La città più a Nord della Svezia viene trasferita per far proseguire le attività minerarie dell’area su cui sorge, per evitare lo sprofondamento delle fondamenta e dare spazio al business del ferro.
Pala e piccone
Ogni città ha una storia. La storia di Kiruna, la città più settentrionale della Svezia, avrebbe potuto interrompersi a causa delle deformazioni del terreno dovute alle attività di estrazione mineraria, avviate dalla compagnia LKAB (Lousavaara Kiirunavaara Aktiebolag) nel lontano 1890. Se solo il municipio locale e il consiglio di amministrazione della contea di Norrbotten non avessero preso accordi per trasferirla a pochi chilometri di distanza.
Lo spostamento della città è stato avviato ufficialmente nel 2014, e si protrarrà sino al 2035 per consentire l’adempimento di operazioni complesse e costose che coinvolgeranno la maggior parte dei residenti. Kiruna fu fondata nel 1900 dall’allora direttore di LKAB, Hjalma Lundbohm, per mere ragioni logistiche; infatti, al fine di ottenere l’autorizzazione statale per lo sfruttamento della miniera, la compagnia avrebbe dovuto edificare una città aziendale che rispettasse criteri abitativi molto elevati, a beneficio di tutti i lavoratori che vi si sarebbero trasferiti.
Nel corso degli anni, l’ampliamento della città è stato una conseguenza diretta e proporzionale della crescita degli affari della compagnia, dovuta fondamentalmente all’aumento lineare del prezzo di mercato del ferro alimentato dalla sostenuta domanda globale.
Nuova città, stesso nome
Il nuovo piano urbanistico prevede che ventuno tra gli edifici di interesse storico vengano sollevati integralmente per essere trasportati su enormi autocarri e ricollocati su terreni più stabili. Gli altri immobili saranno prima smontati e poi riassemblati in prossimità delle scuole, dell’ospedale, degli esercizi commerciali, e della linea ferroviaria di nuova costruzione.
Tutto il resto verrà demolito. La LKAB, che finanzierà gran parte dei costi dell’impresa, ha stanziato finora 18 miliardi di corone svedesi (1,650 miliardi di euro). Lo scorso 3 settembre, in occasione della cerimonia di inaugurazione del nuovo centro urbano, il sindaco Kenneth Stålnacke e l’amministratore delegato di LKAB Jan Monström hanno espresso una profonda gratitudine nei confronti dei diciottomila cittadini, che hanno dimostrato quotidianamente uno spiccato spirito di appartenenza alla comunità e di collaborazione con le autorità.

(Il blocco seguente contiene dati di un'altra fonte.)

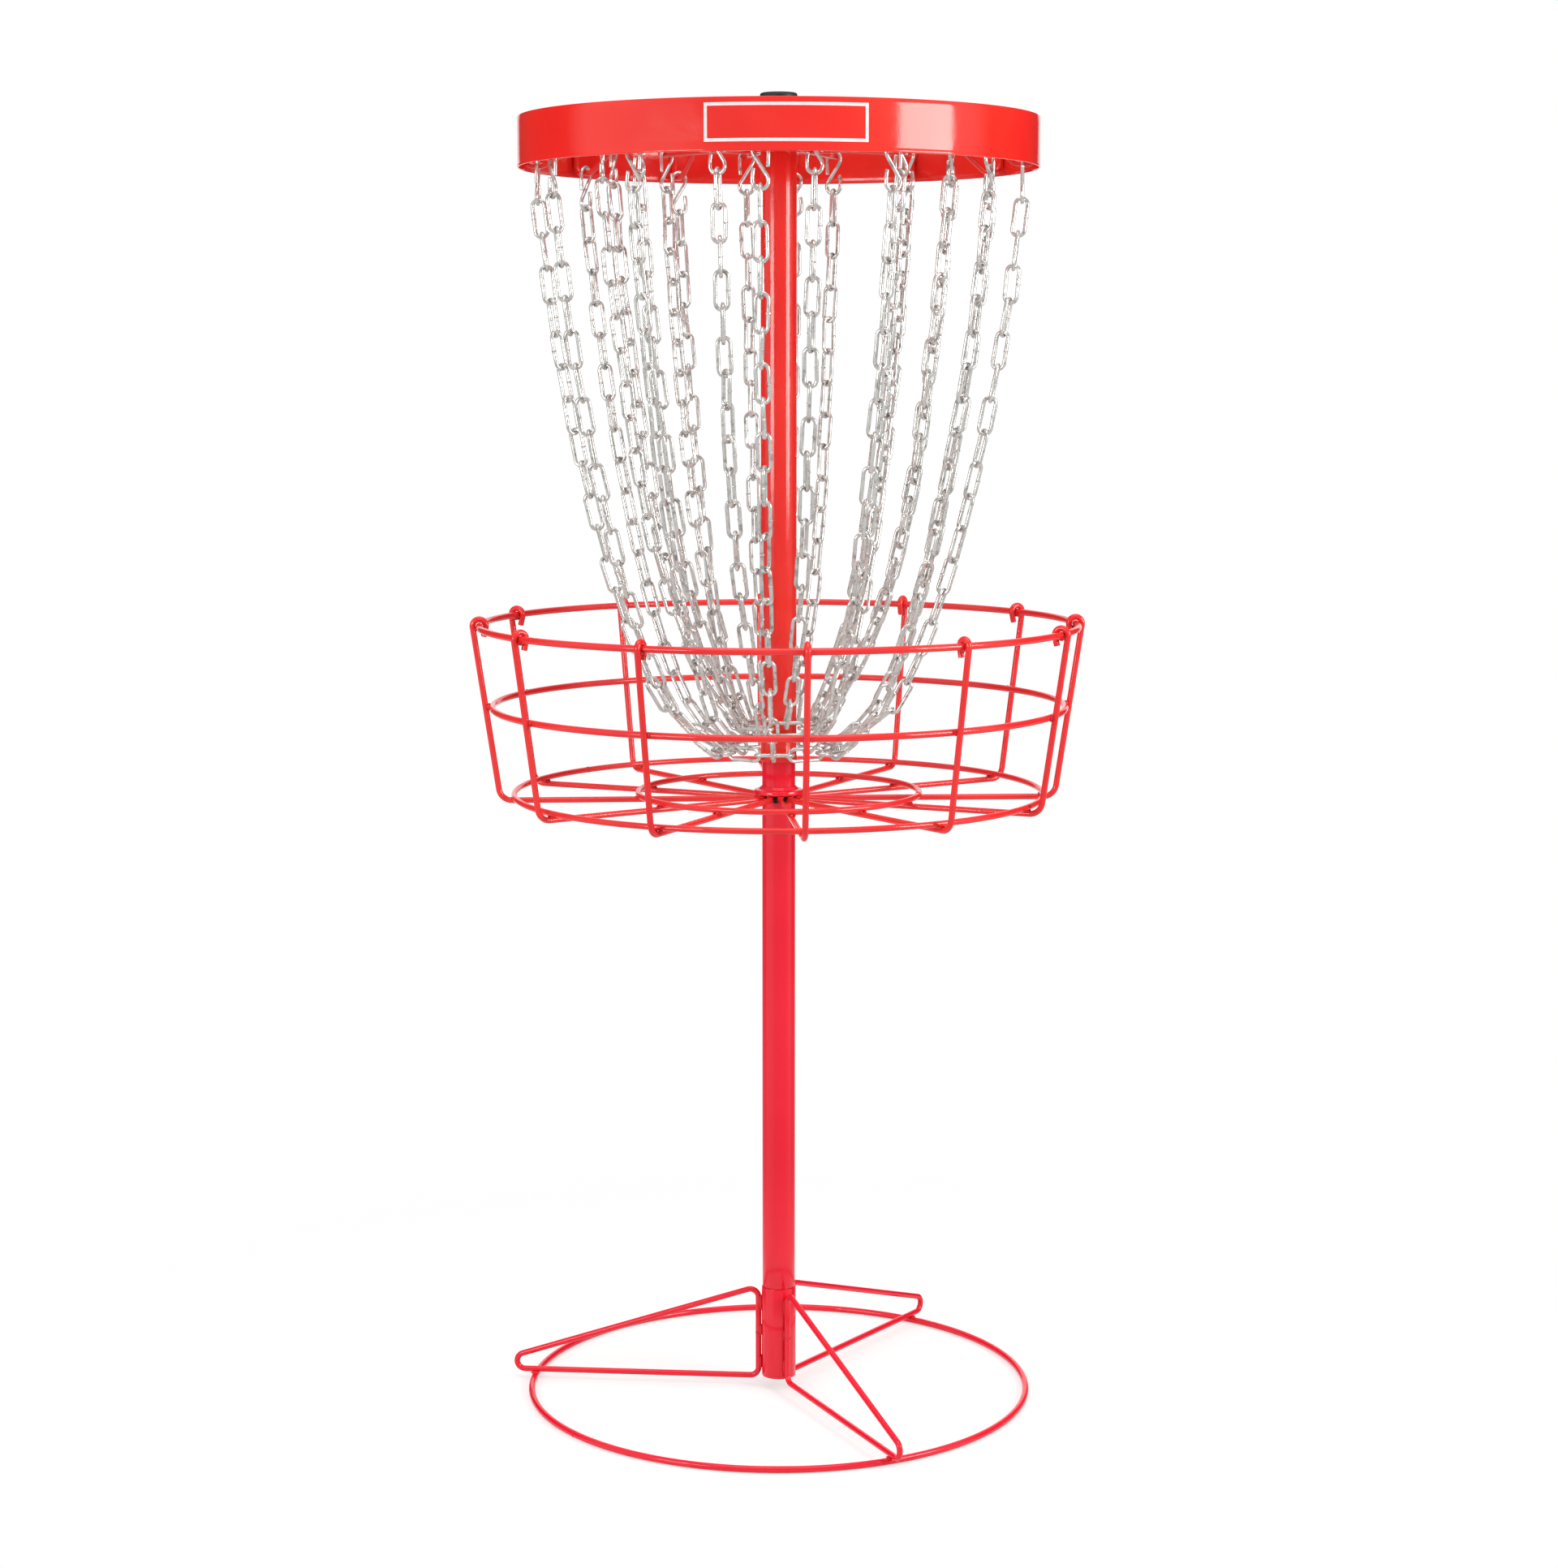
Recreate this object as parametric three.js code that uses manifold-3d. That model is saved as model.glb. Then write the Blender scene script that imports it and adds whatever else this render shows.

Non avrebbe potuto essere altrimenti, considerato che l’unico modo di impedire che l’intera città affondasse nel chilometrico dedalo di cunicoli avrebbe implicato la cessazione irrevocabile di qualsiasi attività legata all’estrazione mineraria.
Tutto il ferro del mondo
Quest’ultima ipotesi ha suscitato la contrarietà di chi dichiara apertamente che la chiusura della miniera di ferro più grande del mondo non solo eserciterebbe una forte pressione sull’economia svedese e sul prezzo mondiale del metallo, ma nuocerebbe altresì ai circa quattromila lavoratori residenti e alle rispettive famiglie, che si vedrebbero costrette a emigrare in massa alla ricerca di nuovi impieghi. Così facendo, Kiruna perirebbe in ogni caso.
Con ogni probabilità, l’opinione pubblica cittadina non avrebbe manifestato la medesima accondiscendenza se LKAB non avesse annunciato una strategia di lungo termine volta a ridurre le emissioni di anidride carbonica attribuite all’estrazione e alla lavorazione del ferro.
Il progetto prevede la graduale sostituzione del carbone con l’idrogeno, un combustibile rinnovabile e quindi sostenibile, che permetterebbe di diminuire le emissioni di anidride carbonica di 35 milioni di tonnellate ogni anno e di azzerarle definitivamente entro il 2045.